At least not according to the US government’s weekly inventory figures for West Texas Intermediate – forever until probably now the benchmark for global crude demand. Everyone expected those inventories to rise on falling demand but instead they fell and the market was confounded. The balance was an effect from falling imports, suggesting global oil production is being directed elsewhere. As the US prepares for the summer driving season, talk is of US$4/gal gasoline.

Mind you, many commentators scoff at these weekly numbers, which often belie logic and can put yo-yos to shame. Nevertheless, last night’s numbers were enough to send crude to a new record intra-day high of US$112.21 before settling at US$110.87/bbl, up US$2.37 from the previous close.

At the same time oil was hitting its highs, Wall Street was coming to terms with a pre-market announcement that United Parcel Service had reduced its first quarter profit expectations, and saw a gloomy outlook as the recession and higher oil prices take effect. Not a great day for oil to trade to a new record. UPS – America’s biggest freight company – is considered an accurate barometer of domestic economic activity. 75% of UPS’ income is derived within the US.

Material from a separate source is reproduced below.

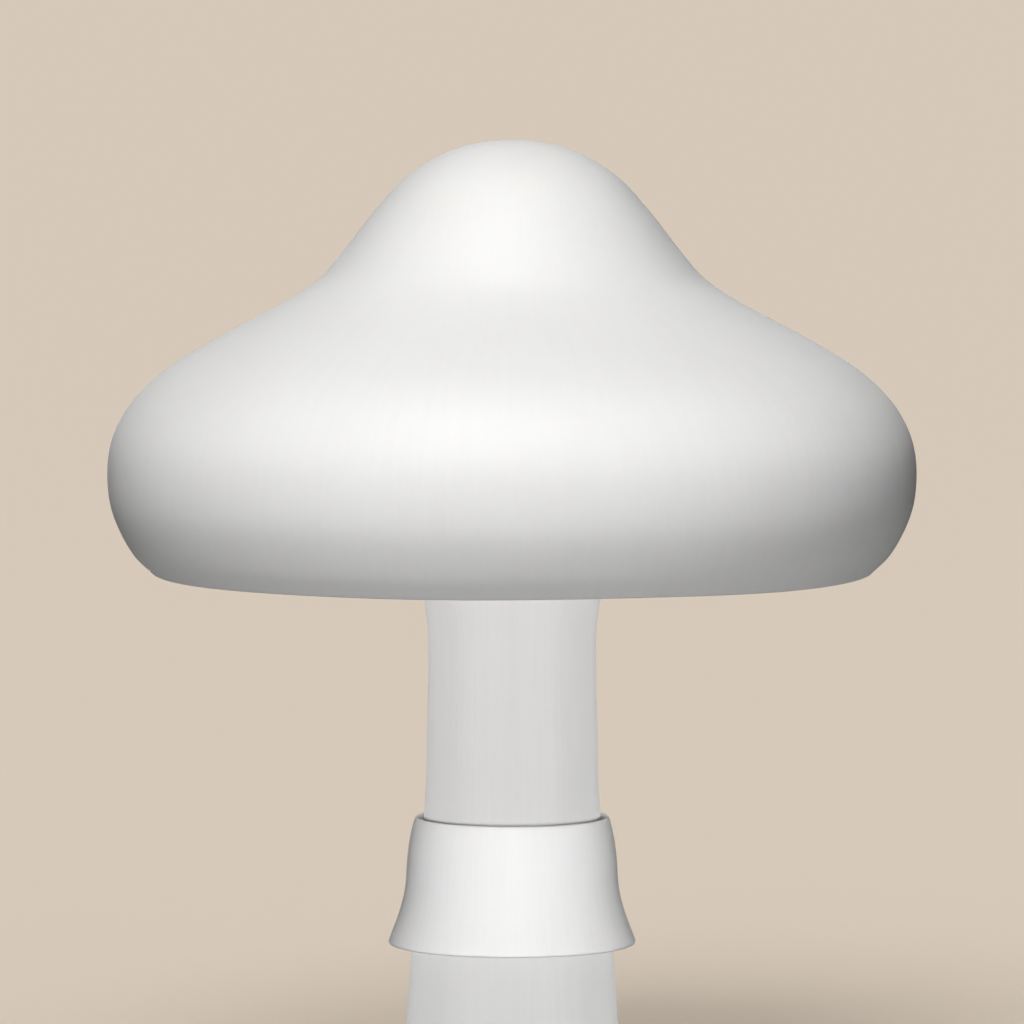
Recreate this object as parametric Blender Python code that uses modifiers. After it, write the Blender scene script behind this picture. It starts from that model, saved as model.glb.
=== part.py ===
"""A button mushroom, picked and trimmed, standing on the cut end of its stem.

Four pieces share one upright axis: the humped cap with its turned-in margin, the gills under it,
the stem, and the ring that the torn veil left round the stem. Front is -Y, up is +Z, and the
origin is the middle of the cut foot. Outlines are (radius, height) stations in millimetres.
"""

import math

import bpy
import bmesh
import numpy as np
from mathutils import Matrix

MM = 0.001

# Sizes that drive the rest, in millimetres
RIM_HEIGHT = 39.6  # of the cap's lowest edge above the foot
GAP = 0.3  # between pieces that touch in the real mushroom
TURNS = 48  # flat sides round each turned piece
CAP_SPACING = 2.2  # between outline points on the cap
FINE_SPACING = 1.8  # between outline points on the slimmer pieces
WELD = 0.001  # points closer than this are one

# The cap, with heights above its rim
CAP_OUTSIDE = [
    (0.0, 32.35),  # crown
    (4.25, 31.65),
    (7.6, 29.7),
    (10.25, 26.95),  # steep side of the hump
    (12.6, 23.9),
    (14.3, 22.0),  # hollow between hump and shoulder
    (16.7, 20.4),
    (22.9, 17.05),
    (26.15, 14.9),
    (28.6, 12.3),
    (29.9, 9.3),  # the widest part lies just below this
    (29.8, 5.15),
    (28.25, 1.75),
    (27.1, 0.5),
    (26.5, 0.0),  # rim
]
CAP_MARGIN = [(26.5, 0.0), (25.8, 0.3), (25.45, 1.2), (25.25, 2.6)]
FLESH_UNDERSIDE = [
    (25.25, 2.6),
    (24.4, 4.4),
    (21.5, 7.5),
    (17.5, 9.6),
    (13.0, 10.75),
    (8.5, 11.2),
]

# The gills, with heights above the cap's rim
SHEET = 0.7  # thickness of the sheet that the gills hang from
BLADE = 0.6  # thickness of one gill
GILL_GROUPS = 32
FULL_GILL = [
    (8.9, 8.5),  # the inner end is free of the stem
    (9.7, 5.3),
    (12.0, 2.8),
    (15.5, 1.6),
    (20.0, 1.2),
    (23.2, 1.6),
    (24.5, 2.8),
]
HALF_GILL = [(12.5, 8.3), (13.6, 4.7), (16.2, 2.2), (20.0, 1.4), (23.2, 1.7), (24.5, 2.9)]
QUARTER_GILL = [(19.4, 6.4), (20.6, 3.5), (22.6, 2.1), (24.4, 2.9)]

# Each kind's free edge, the radius where it starts, and its places in a group
GILL_KINDS = [
    (FULL_GILL, 8.8, (0.0,)),
    (HALF_GILL, 12.4, (0.5,)),
    (QUARTER_GILL, 19.3, (0.25, 0.75)),
]

# The stem, with heights above the foot
STEM_OUTSIDE = [
    (7.5, 50.5),  # under the flesh of the cap
    (7.05, 45.5),
    (6.74, 41.0),
    (6.48, 37.3),
    (6.26, 35.3),
    (6.23, 33.1),  # neck
    (6.33, 28.6),
    (6.42, 24.1),
    (6.58, 21.6),
    (6.95, 16.8),
    (7.53, 11.2),
    (7.92, 5.85),
    (8.1, 2.8),
    (8.1, 0.7),
    (7.9, 0.0),  # edge of the cut foot
]

# The ring, with heights above the foot
RING_OUTSIDE = [
    (7.24, 21.25),  # upper lip
    (7.62, 19.8),
    (7.82, 18.1),
    (7.92, 16.6),
    (8.09, 15.5),  # the skirt begins to flare
    (8.5, 14.05),
    (9.15, 12.25),
    (9.17, 11.95),
    (8.95, 11.85),  # hem
]
RING_INSIDE = [
    (8.95, 11.85),
    (8.6, 12.15),
    (7.98, 13.6),
    (7.55, 14.9),
    (7.35, 16.2),
    (7.2, 17.8),
    (7.05, 19.6),
    (6.9, 21.25),
]

# Colour and roughness
CAP_SKIN = ((0.86, 0.85, 0.83, 1.0), 0.5)
GILL_FLESH = ((0.66, 0.5, 0.43, 1.0), 0.7)
STEM_FLESH = ((0.8, 0.78, 0.75, 1.0), 0.65)
RING_VEIL = ((0.86, 0.85, 0.83, 1.0), 0.6)


def clear_scene():
    """Removes whatever the scene starts with."""
    for item in list(bpy.data.objects):
        bpy.data.objects.remove(item)


def new_collection(name):
    """A collection linked to the scene."""
    collection = bpy.data.collections.new(name)
    bpy.context.scene.collection.children.link(collection)
    return collection


def principled(name, look):
    """A plain material of one colour and roughness."""
    colour, roughness = look
    material = bpy.data.materials.new(name)
    material.use_nodes = True
    shader = material.node_tree.nodes["Principled BSDF"]
    shader.inputs["Base Color"].default_value = colour
    shader.inputs["Roughness"].default_value = roughness
    shader.inputs["Metallic"].default_value = 0.0
    return material


def curve_through(stations, spacing, steer_in=None, steer_out=None):
    """Points about one spacing apart on a smooth curve through the stations.

    The curve is a centripetal Catmull-Rom spline. Its ends turn towards the two steering points,
    or run on straight where none is given.
    """
    points = [np.array(station, float) for station in stations]
    first = 2 * points[0] - points[1] if steer_in is None else np.array(steer_in, float)
    last = 2 * points[-1] - points[-2] if steer_out is None else np.array(steer_out, float)
    points = [first, *points, last]
    made = []
    for before, start, end, after in zip(points, points[1:], points[2:], points[3:]):
        steps = max(1, round(math.dist(start, end) / spacing))
        chords = [math.dist(before, start), math.dist(start, end), math.dist(end, after)]
        knots = np.concatenate([[0.0], np.cumsum(np.sqrt(chords))])
        for at in np.linspace(knots[1], knots[2], steps, endpoint=False):
            made.append(spline_point((before, start, end, after), knots, at))
    made.append(points[-2])
    return made


def spline_point(corners, knots, at):
    """The spline's point at one knot value, by repeated mixing of its four corners."""
    for reach in (1, 2):
        corners = [
            mix(corners[i], corners[i + 1], knots[i], knots[i + reach], at)
            for i in range(len(corners) - 1)
        ]
    return mix(corners[0], corners[1], knots[1], knots[2], at)


def mix(first, second, low, high, at):
    """The point between two others that stands for a value between low and high."""
    return (first * (high - at) + second * (at - low)) / (high - low)


def offset(points, distance):
    """The polyline moved sideways, to the left of the way it runs."""
    points = np.array(points)
    along = np.gradient(points, axis=0)
    along /= np.linalg.norm(along, axis=1, keepdims=True)
    return list(points + distance * np.stack([-along[:, 1], along[:, 0]], axis=1))


def above_rim(points):
    """Stations counted from the cap's rim, counted from the foot instead."""
    return [(radius, height + RIM_HEIGHT) for radius, height in points]


def flesh_underside():
    """The underside of the cap's flesh, from the margin inwards."""
    return curve_through(FLESH_UNDERSIDE, CAP_SPACING)


def turned(name, outline, material, collection, closed=False):
    """An outline turned about the upright axis, with its outer side listed top to bottom."""
    corners = [(radius * MM, 0.0, height * MM) for radius, height in outline]
    edges = [(i, i + 1) for i in range(len(corners) - 1)]
    if closed:
        edges.append((len(corners) - 1, 0))
    mesh = bpy.data.meshes.new(name)
    mesh.from_pydata(corners, edges, [])
    mesh.materials.append(material)
    piece = bpy.data.objects.new(name, mesh)
    collection.objects.link(piece)
    turn = piece.modifiers.new("turn", "SCREW")
    turn.axis = "Z"
    turn.steps = TURNS
    turn.render_steps = TURNS
    turn.use_smooth_shade = True
    turn.use_merge_vertices = True
    turn.merge_threshold = WELD * MM
    return piece


def build_cap(collection):
    """The cap is one solid: its skin, its turned-in margin and the hollow that holds the gills."""
    skin = curve_through(
        CAP_OUTSIDE,
        CAP_SPACING,
        steer_in=(-CAP_OUTSIDE[1][0], CAP_OUTSIDE[1][1]),
        steer_out=CAP_MARGIN[1],
    )
    margin = curve_through(
        CAP_MARGIN,
        FINE_SPACING,
        steer_in=CAP_OUTSIDE[-2],
        steer_out=FLESH_UNDERSIDE[1],
    )
    middle = (0.0, FLESH_UNDERSIDE[-1][1])
    outline = [*skin, *margin[1:], *flesh_underside()[1:], middle]
    turned("cap", above_rim(outline), principled("cap_skin", CAP_SKIN), collection)


def build_stem(collection):
    """The stem stands on its cut foot and reaches up between the gills to the flesh of the cap."""
    side = curve_through(STEM_OUTSIDE, FINE_SPACING * 2)
    top = (0.0, STEM_OUTSIDE[0][1])
    foot = (0.0, STEM_OUTSIDE[-1][1])
    outline = [top, *side, foot]
    turned("stem", outline, principled("stem_flesh", STEM_FLESH), collection)


def build_ring(collection):
    """The ring is a thin collar close round the stem, with a skirt that flares out to its hem."""
    outside = curve_through(RING_OUTSIDE, FINE_SPACING, steer_out=RING_INSIDE[1])
    inside = curve_through(RING_INSIDE, FINE_SPACING, steer_in=RING_OUTSIDE[-2])
    outline = [*outside, *inside[1:]]
    turned("ring", outline, principled("ring_veil", RING_VEIL), collection, closed=True)


def blade_outline(edge, start, hanging):
    """The outline of one gill: its free edge, then back inside the sheet it hangs from."""
    radii, heights = np.array(hanging)[::-1].T
    root = (start, np.interp(start, radii, heights))
    free = curve_through(
        [root, *edge, hanging[0]],
        FINE_SPACING * 2,
        steer_in=(start, root[1] + BLADE),
        steer_out=hanging[1],
    )
    return [*free, *[point for point in hanging[1:] if point[0] > start + BLADE]]


def flat_blade(name, outline):
    """A flat mesh of one blade's thickness, standing up along +X."""
    curve = bpy.data.curves.new(name, "CURVE")
    curve.dimensions = "2D"
    curve.fill_mode = "BOTH"
    curve.extrude = BLADE / 2 * MM
    spline = curve.splines.new("POLY")
    spline.points.add(len(outline) - 1)
    for point, (radius, height) in zip(spline.points, above_rim(outline)):
        point.co = (radius * MM, height * MM, 0.0, 1.0)
    spline.use_cyclic_u = True
    drawn = bpy.data.objects.new(name, curve)
    bpy.context.scene.collection.objects.link(drawn)
    graph = bpy.context.evaluated_depsgraph_get()
    mesh = bpy.data.meshes.new_from_object(drawn.evaluated_get(graph))
    bpy.data.objects.remove(drawn)
    mesh.transform(Matrix.Rotation(math.pi / 2, 4, "X"))
    shape = bmesh.new()
    shape.from_mesh(mesh)
    bmesh.ops.remove_doubles(shape, verts=shape.verts, dist=WELD * MM)
    bmesh.ops.recalc_face_normals(shape, faces=shape.faces)
    shape.to_mesh(mesh)
    shape.free()
    return mesh


def build_gills(collection):
    """The gills: long, half and quarter blades all round, joined to the sheet they hang from."""
    material = principled("gill_flesh", GILL_FLESH)
    flesh = flesh_underside()[1:]
    upper = offset(flesh, GAP)
    hanging = offset(flesh, GAP + SHEET / 2)
    lower = offset(flesh, GAP + SHEET)
    outline = above_rim([*upper[::-1], *lower])
    gills = turned("gills", outline, material, collection, closed=True)

    blades = new_collection("gill_blades")
    for edge, start, places in GILL_KINDS:
        mesh = flat_blade("blade", blade_outline(edge, start, hanging))
        mesh.materials.append(material)
        for group in range(GILL_GROUPS):
            for place in places:
                blade = bpy.data.objects.new("blade", mesh)
                turn = math.tau * (group + place) / GILL_GROUPS
                blade.matrix_world = Matrix.Rotation(turn, 4, "Z")
                blades.objects.link(blade)

    join = gills.modifiers.new("join", "BOOLEAN")
    join.operation = "UNION"
    join.operand_type = "COLLECTION"
    join.collection = blades
    graph = bpy.context.evaluated_depsgraph_get()
    joined = bpy.data.meshes.new_from_object(gills.evaluated_get(graph))
    gills.modifiers.clear()
    gills.data = joined
    for blade in list(blades.objects):
        bpy.data.objects.remove(blade)
    bpy.data.collections.remove(blades)


def main():
    clear_scene()
    mushroom = new_collection("button_mushroom")
    build_cap(mushroom)
    build_gills(mushroom)
    build_stem(mushroom)
    build_ring(mushroom)


main()
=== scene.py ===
"""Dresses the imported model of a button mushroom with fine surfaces, natural finishes and soft light.

The cap, the gills, the stem and the ring are each worked out again as a smooth surface round the
upright axis, in place of the plain solid of the same name. Outlines are (radius, height) stations
in metres, front is -Y, and the foot stands on the floor at height zero.
"""

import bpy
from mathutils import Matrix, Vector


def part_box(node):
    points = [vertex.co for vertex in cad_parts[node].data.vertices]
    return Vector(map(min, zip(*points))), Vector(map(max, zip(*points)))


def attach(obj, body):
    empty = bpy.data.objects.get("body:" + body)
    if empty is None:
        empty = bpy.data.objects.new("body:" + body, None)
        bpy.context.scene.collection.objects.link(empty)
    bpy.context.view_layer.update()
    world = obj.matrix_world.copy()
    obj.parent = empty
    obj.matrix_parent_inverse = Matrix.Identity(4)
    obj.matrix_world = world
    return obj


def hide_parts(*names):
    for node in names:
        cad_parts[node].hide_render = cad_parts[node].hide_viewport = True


bl_info = {
    "name": "Button mushroom",
    "version": (1, 0, 0),
    "blender": (4, 5, 0),
    "location": "View3D > Sidebar > Mushroom",
    "description": "Fine surfaces, finishes and studio light for a button mushroom",
    "category": "Add Mesh",
}

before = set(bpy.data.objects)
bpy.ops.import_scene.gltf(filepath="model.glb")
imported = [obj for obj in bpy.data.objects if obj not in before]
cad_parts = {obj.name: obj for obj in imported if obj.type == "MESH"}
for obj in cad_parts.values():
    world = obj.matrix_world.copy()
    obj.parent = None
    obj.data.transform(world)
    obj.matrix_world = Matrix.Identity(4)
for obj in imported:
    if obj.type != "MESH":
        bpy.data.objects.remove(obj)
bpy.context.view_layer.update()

import math

import bpy
import numpy as np
from bpy.props import FloatProperty, FloatVectorProperty, IntProperty, PointerProperty
from mathutils import Vector

MM = 0.001
FULL_TURN = math.tau
BODY = "root"

# Heights read from the frame
RIM_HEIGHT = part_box("cap")[0].z
FOOT_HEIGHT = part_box("stem")[0].z

# The cap, in millimetres above its rim
CAP_OUTSIDE = [
    (0.0, 32.25),
    (4.25, 31.55),
    (7.66, 29.63),
    (10.25, 26.88),
    (12.6, 23.84),
    (14.3, 21.93),
    (16.7, 20.3),
    (22.9, 16.95),
    (26.15, 14.82),
    (28.6, 12.25),
    (29.87, 9.28),
    (29.79, 5.15),
    (28.25, 1.75),
    (27.08, 0.52),
    (26.5, 0.08),
]
CAP_MARGIN = [(26.5, 0.08), (25.9, 0.27), (25.45, 1.2), (25.25, 2.6)]
FLESH_UNDERSIDE = [
    (25.25, 2.6),
    (24.4, 4.4),
    (21.5, 7.5),
    (17.5, 9.6),
    (13.0, 10.75),
    (8.5, 11.2),
]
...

UPS shares only fell 3% on the news, but its gloomy outlook set retailers off and then the rising oil price set off transports and then retailers some more. As an example of the market’s sentiment at present, Bed, Bath & Beyond, which one presumes hails from Manchester, beat the Street with its earnings after the bell but added downbeat second quarter guidance. Its shares were then trashed in the aftermarket.

The three indices told the tale last night. The Dow, which has a big weighting from oil giants Exxon and Chevron, fell 49 points or 0.4%. The S&P, representative of the broad market, fell 0.8%. The Nasdaq, loaded with tech stocks, fell 1.1%. It seems the attitude to tech has changed in 2008 compared to 2007. Whereas previously they were considered defensive (50% of income from outside the US), now they’re considered a recession risk (50% of income from within the US).

There was more bad news in the financial sector, if that is at all possible. As the commercial and investment banks have been selling what they can to boost capital, the proportion on balance sheets of what they can’t sell – the so-called “Level 3” assets such as CDOs – has risen. The implication is thus that there will be yet more write-downs. Everyone has been waiting for a “kitchen sink” ending to the write-downs, but in reality this is a myth. While the US housing market continues to slide asset values must also continue to slide, prompting “chaser” write-downs. To stop the write-downs, the housing market must plateau.

Investment bank shares were thus sold again last night. Lehman fell 7%. Citigroup, on the other hand, saw a rise as it announced the sale of $12bn worth of leveraged loans to an as yet unnamed party (possibly private equity). This is good news for Citi’s balance sheet, but it also represents US$12bn of positions Citi will never recover any profit from. It is bailing out at the bottom. The expectation is growing that all banks will be forced to cut their dividends.

When you add that all up, a 49 point fall in the Dow is not too bad. Indeed the low point was 108 points down. But what we are seeing is a classic bear market drift following the “bear trap” rally on the first day of April. April Fool’s day no less. (A big cheerio to everyone at Ruse Capital). Bad news is largely expected, and investors are priming for the cycle-leading rally which will take the market out of the depths of despair. But as recession talk intensifies, the bottom line is share prices = earnings forecasts, and those are looking gloomy.

It didn’t help matters that the US dollar had a weak night last night. Traders bought into the euro in anticipation of no rate cut from the ECB tonight accompanied by more hawkish rhetoric. The dollar was sold against all major currencies however, with the UPS news not helping. The yen was thus bought, which means weakness for the Aussie. It slipped a third of a cent to US$0.9280 in the latest round of the custody battle.

Gold followed the lead of a weaker US dollar and stronger oil price to add $19.20 to US$934.50/oz, spurred on by the overnight release of the annual GFMS report which called gold at US$1,100/oz this year. (More on that today).

But arguably the most anticipated market at present is base metals. On a falling dollar and rising oil, it soon became apparent the Chinese, who had been strangely absent this month, were caught short. The result was copper surged 2.5% to break through to US$4.0123/lb, just shy of the all-time high. Aluminium – a metal for which 2% is considered a substantial move in recent times – jumped over 4%. The others added 1-2%.

Grain prices, which have also been undergoing a pullback of late, charged ahead once more. Corn, beans and oats were all up 4-6%.

The SPI Overnight fell 22 points. The ASX 200 closed yesterday at 5520, so we may be back to test support at our significant 5500 level once again today.